▶ The task: Please print every record below exactly as it appears.

▶ Listed records:
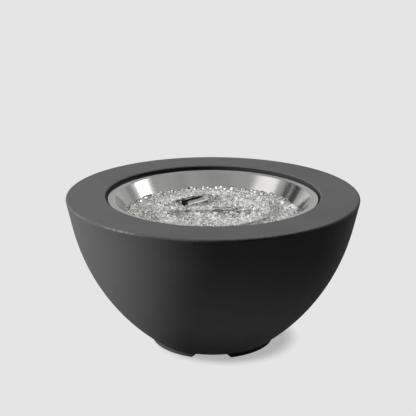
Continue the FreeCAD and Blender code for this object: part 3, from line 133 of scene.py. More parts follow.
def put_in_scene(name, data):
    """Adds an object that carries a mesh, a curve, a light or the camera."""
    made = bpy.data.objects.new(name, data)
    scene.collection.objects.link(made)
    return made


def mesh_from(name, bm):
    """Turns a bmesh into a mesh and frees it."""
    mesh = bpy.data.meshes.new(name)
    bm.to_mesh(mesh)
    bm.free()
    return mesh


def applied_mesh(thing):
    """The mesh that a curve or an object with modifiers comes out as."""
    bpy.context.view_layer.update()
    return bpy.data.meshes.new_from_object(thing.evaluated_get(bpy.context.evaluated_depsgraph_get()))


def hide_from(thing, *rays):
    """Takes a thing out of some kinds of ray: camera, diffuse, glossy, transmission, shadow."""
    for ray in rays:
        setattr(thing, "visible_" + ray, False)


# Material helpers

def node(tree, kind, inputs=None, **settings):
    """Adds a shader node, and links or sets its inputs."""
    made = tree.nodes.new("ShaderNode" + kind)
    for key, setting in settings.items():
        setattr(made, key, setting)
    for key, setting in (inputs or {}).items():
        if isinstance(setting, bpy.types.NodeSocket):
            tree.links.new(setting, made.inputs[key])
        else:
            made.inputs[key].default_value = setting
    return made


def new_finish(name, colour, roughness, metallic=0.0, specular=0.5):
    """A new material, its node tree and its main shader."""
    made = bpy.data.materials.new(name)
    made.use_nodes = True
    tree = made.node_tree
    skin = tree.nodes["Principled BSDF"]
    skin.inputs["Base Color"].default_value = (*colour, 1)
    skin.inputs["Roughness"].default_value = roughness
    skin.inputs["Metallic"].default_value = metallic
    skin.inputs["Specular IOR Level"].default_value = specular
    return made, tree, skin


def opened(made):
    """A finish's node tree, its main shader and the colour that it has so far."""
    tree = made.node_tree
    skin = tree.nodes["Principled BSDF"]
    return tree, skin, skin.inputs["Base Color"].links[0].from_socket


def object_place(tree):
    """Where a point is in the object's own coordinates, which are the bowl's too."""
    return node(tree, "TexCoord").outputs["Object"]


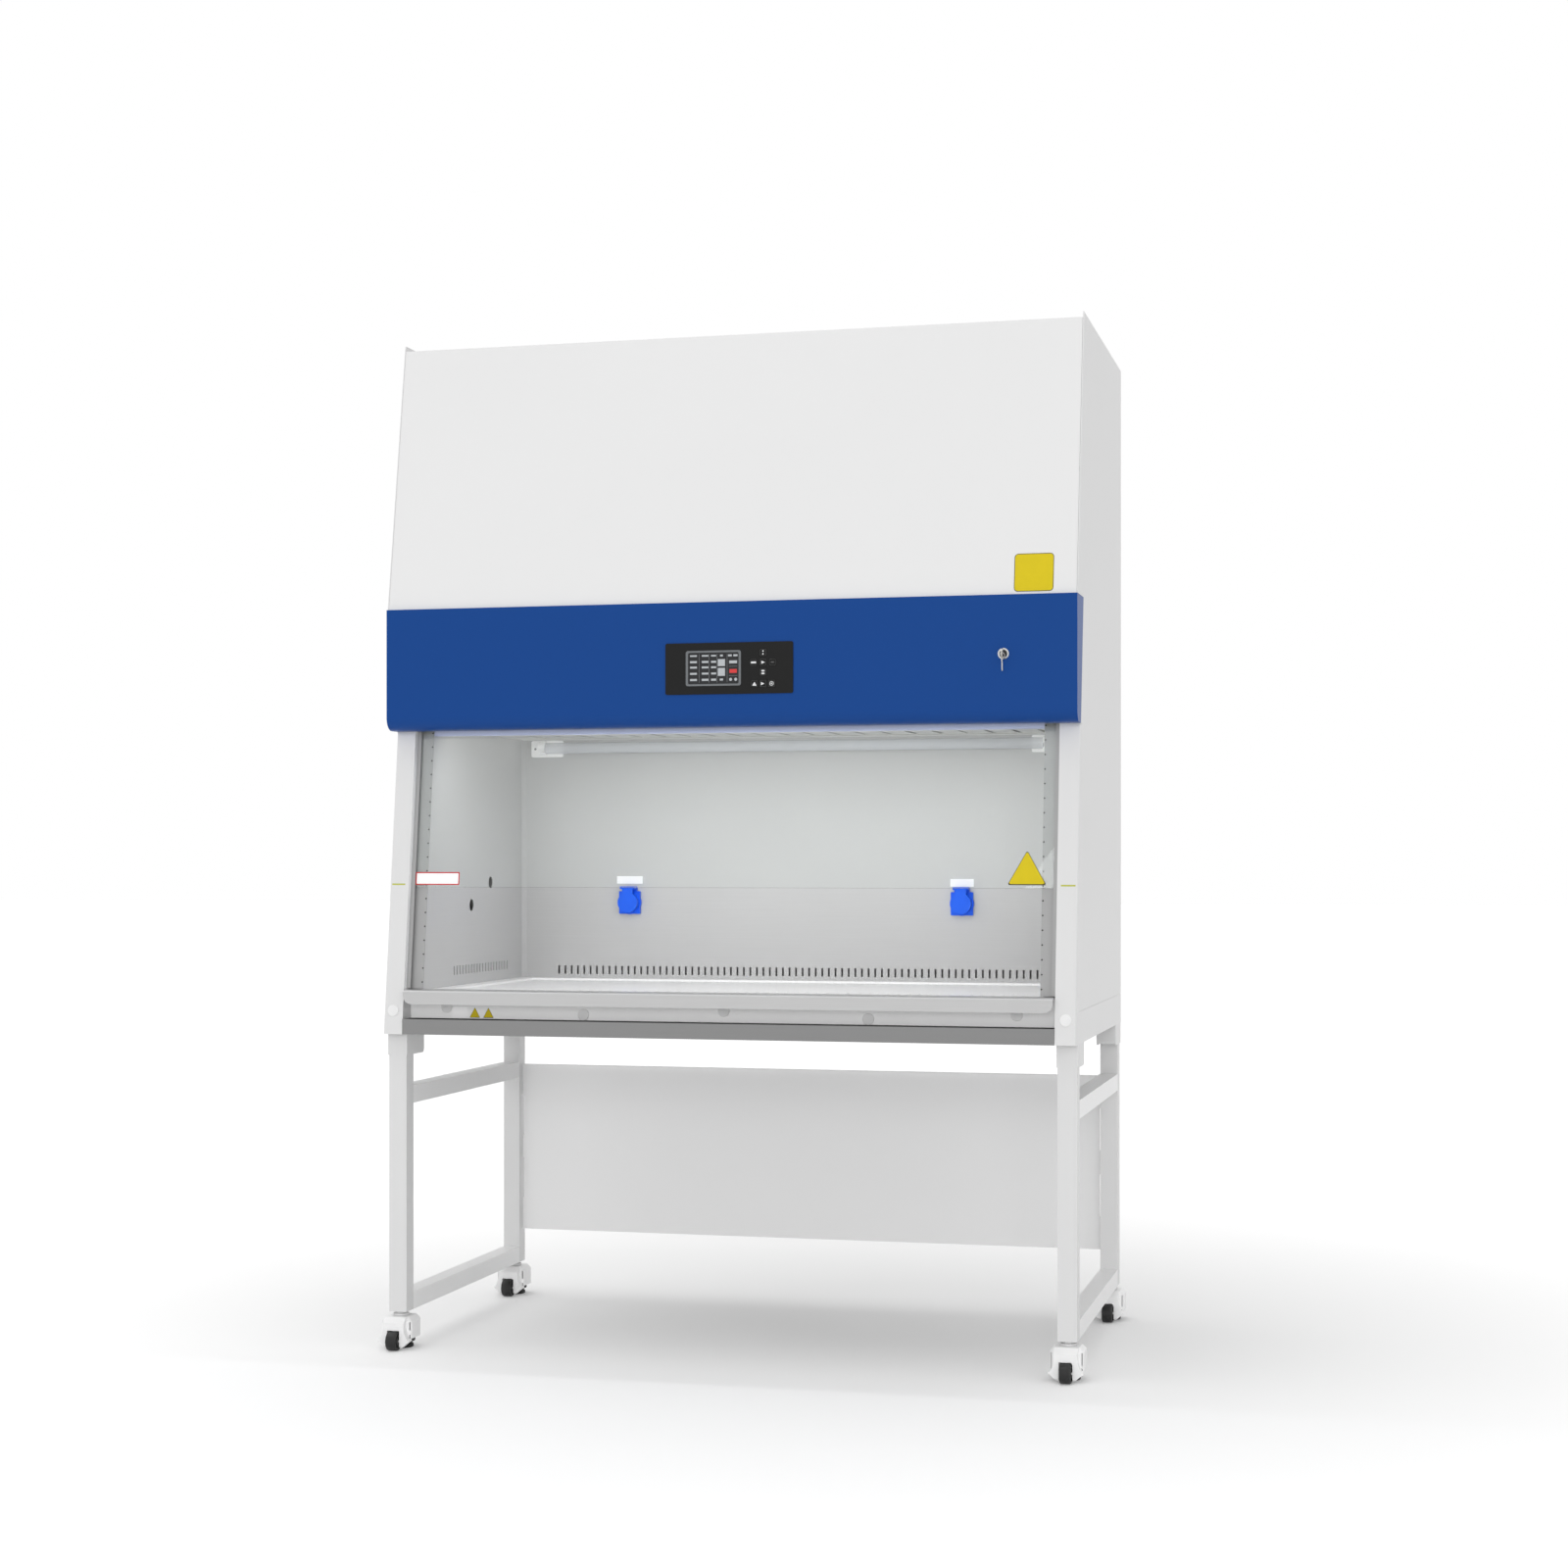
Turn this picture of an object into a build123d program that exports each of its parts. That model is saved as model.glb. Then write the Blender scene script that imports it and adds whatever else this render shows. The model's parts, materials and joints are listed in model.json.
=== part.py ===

▶ Solution for this problem:
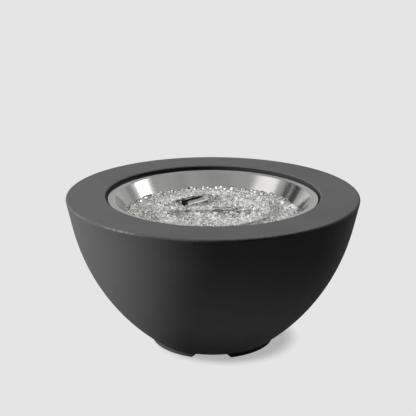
Continue the FreeCAD and Blender code for this object: part 3, from line 133 of scene.py. More parts follow.
def put_in_scene(name, data):
    """Adds an object that carries a mesh, a curve, a light or the camera."""
    made = bpy.data.objects.new(name, data)
    scene.collection.objects.link(made)
    return made


def mesh_from(name, bm):
    """Turns a bmesh into a mesh and frees it."""
    mesh = bpy.data.meshes.new(name)
    bm.to_mesh(mesh)
    bm.free()
    return mesh


def applied_mesh(thing):
    """The mesh that a curve or an object with modifiers comes out as."""
    bpy.context.view_layer.update()
    return bpy.data.meshes.new_from_object(thing.evaluated_get(bpy.context.evaluated_depsgraph_get()))


def hide_from(thing, *rays):
    """Takes a thing out of some kinds of ray: camera, diffuse, glossy, transmission, shadow."""
    for ray in rays:
        setattr(thing, "visible_" + ray, False)


# Material helpers

def node(tree, kind, inputs=None, **settings):
    """Adds a shader node, and links or sets its inputs."""
    made = tree.nodes.new("ShaderNode" + kind)
    for key, setting in settings.items():
        setattr(made, key, setting)
    for key, setting in (inputs or {}).items():
        if isinstance(setting, bpy.types.NodeSocket):
            tree.links.new(setting, made.inputs[key])
        else:
            made.inputs[key].default_value = setting
    return made


def new_finish(name, colour, roughness, metallic=0.0, specular=0.5):
    """A new material, its node tree and its main shader."""
    made = bpy.data.materials.new(name)
    made.use_nodes = True
    tree = made.node_tree
    skin = tree.nodes["Principled BSDF"]
    skin.inputs["Base Color"].default_value = (*colour, 1)
    skin.inputs["Roughness"].default_value = roughness
    skin.inputs["Metallic"].default_value = metallic
    skin.inputs["Specular IOR Level"].default_value = specular
    return made, tree, skin


def opened(made):
    """A finish's node tree, its main shader and the colour that it has so far."""
    tree = made.node_tree
    skin = tree.nodes["Principled BSDF"]
    return tree, skin, skin.inputs["Base Color"].links[0].from_socket


def object_place(tree):
    """Where a point is in the object's own coordinates, which are the bowl's too."""
    return node(tree, "TexCoord").outputs["Object"]


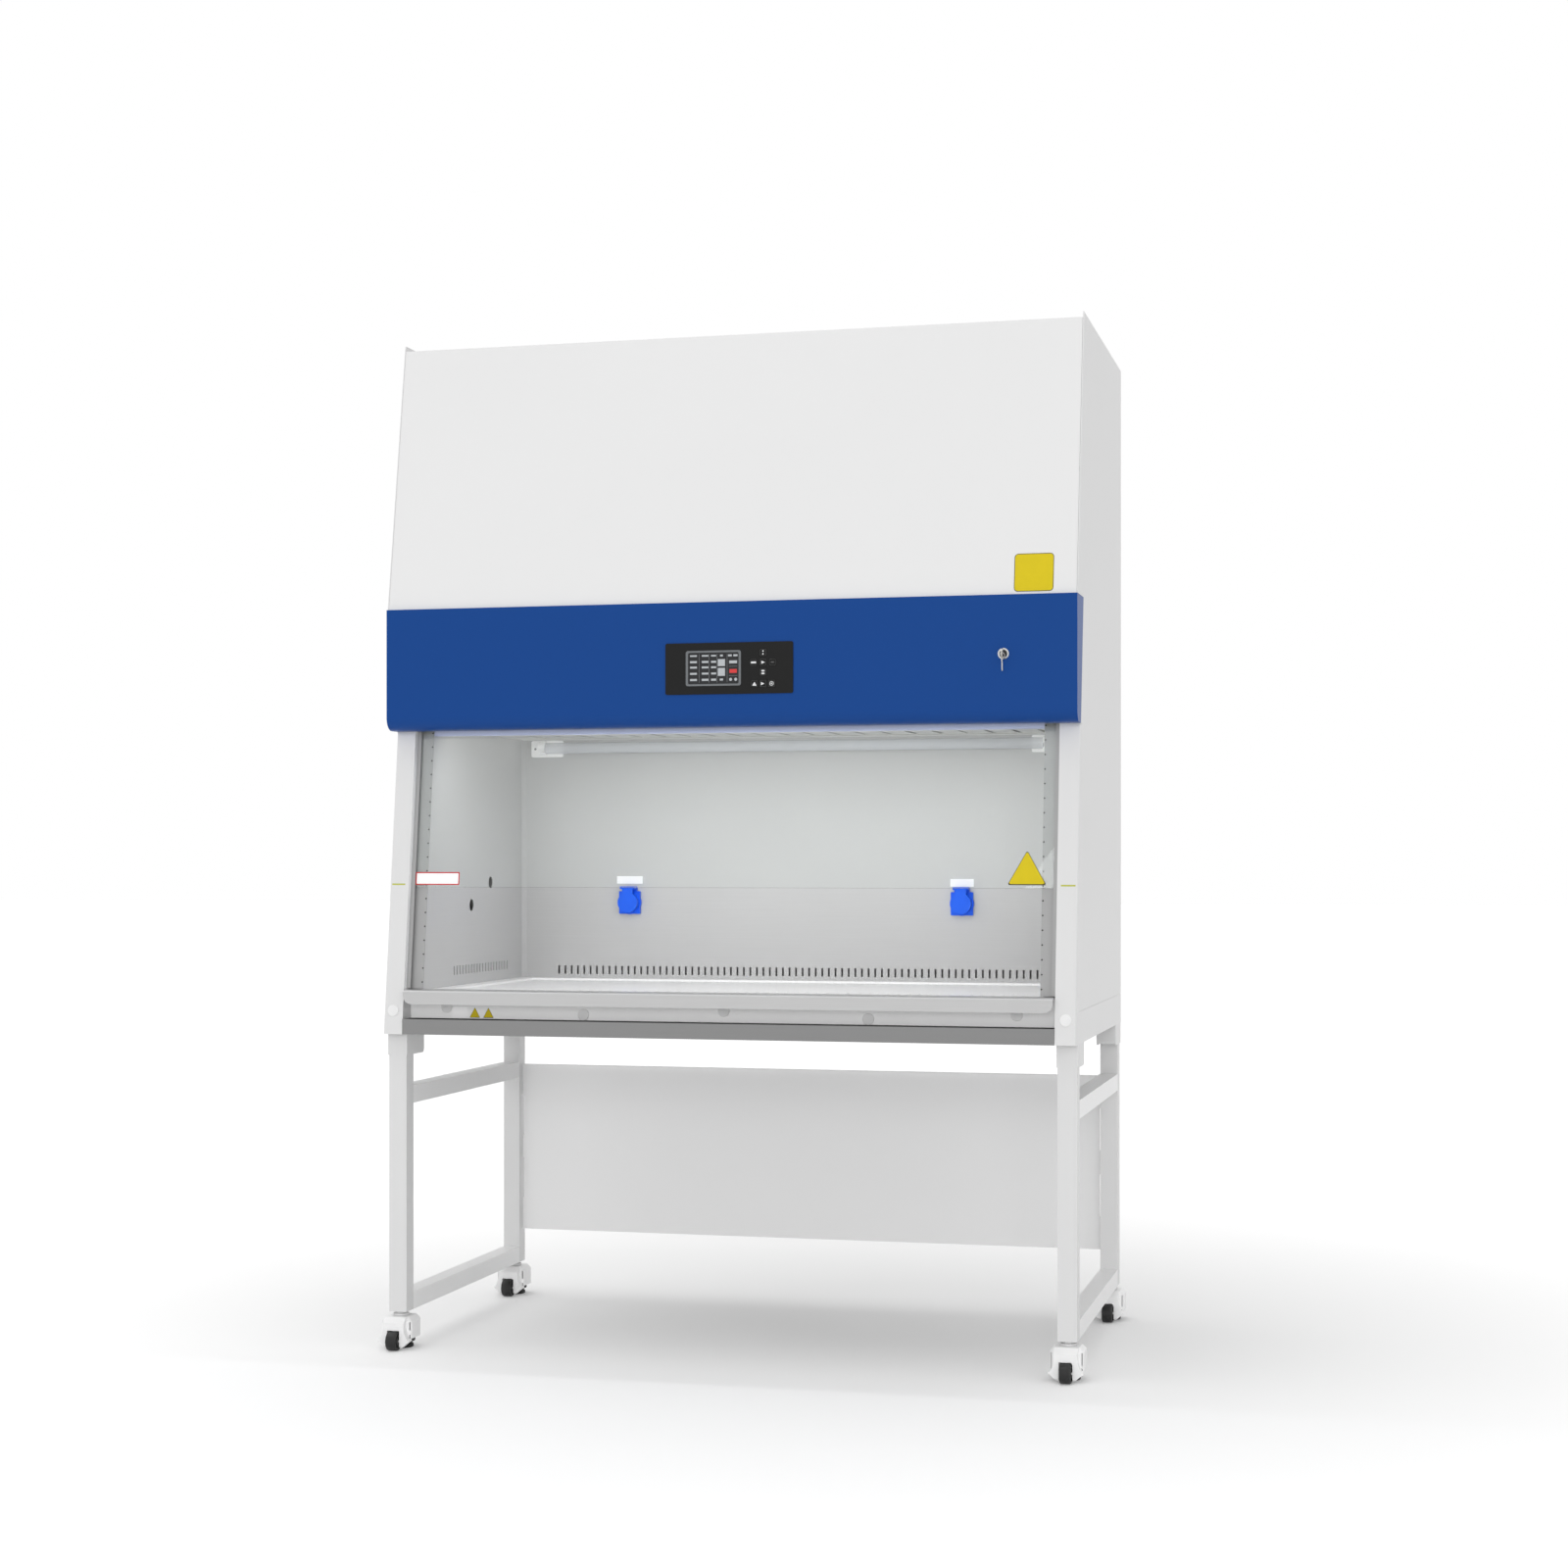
Turn this picture of an object into a build123d program that exports each of its parts. That model is saved as model.glb. Then write the Blender scene script that imports it and adds whatever else this render shows. The model's parts, materials and joints are listed in model.json.
=== part.py ===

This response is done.